I’m not convinced that American Beatles fans will feel they’re getting the original albums in terms of sequencing -- TCA V1 gives us the mono and stereo versions of many songs. This destroys the flow of the "authentic" fake originals, which had relatively short sides -- especially when compared to CDs containing more than 20 songs each.

The packaging is subpar, with "mini-album" sleeves and a folder that won’t stay closed. Where are we supposed to store it? It doesn’t fit on CD shelves, and because nothing’s printed on the spine -- it doesn’t have a spine -- I’d never find it on my bookshelves, either. I guess we’re supposed to leave it on the coffee table -- where it will flop open.

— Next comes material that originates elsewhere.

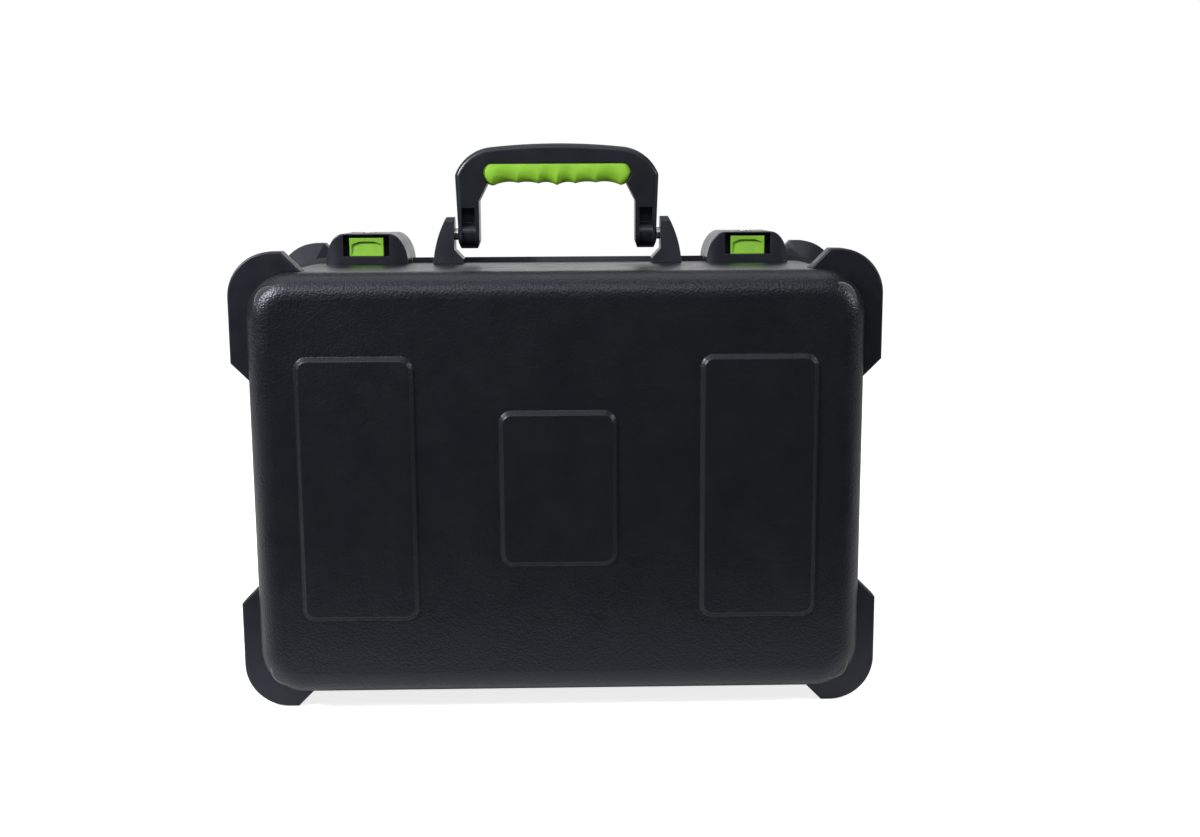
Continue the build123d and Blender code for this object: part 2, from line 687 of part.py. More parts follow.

At the end of the day, I’m enough of a Beatles fan that I’m glad I bought The Capitol Albums, Vol. 1, although, once again, I wish it had been done more with us fans in mind. I’m a bit of a Beatles completist and cannot be considered normal, however.

Should you consider picking it up? Well, yes, if you’re a hard-core fan, too -- or if you disliked the 1987 CDs because they weren’t the ones you grew up with and loved. On the other hand, if you’ve been holding out for a high-quality remastering of the Beatles’ canonical works, you’ll have to wait some more. I hope it won’t be long, but who can say?

In the meantime, it’s almost Christmas and I already have my new Beatles album. Now I need a stocking, some nuts, a few candy canes, and a tangerine -- if only for the way it smells as I rock out to "She Loves You."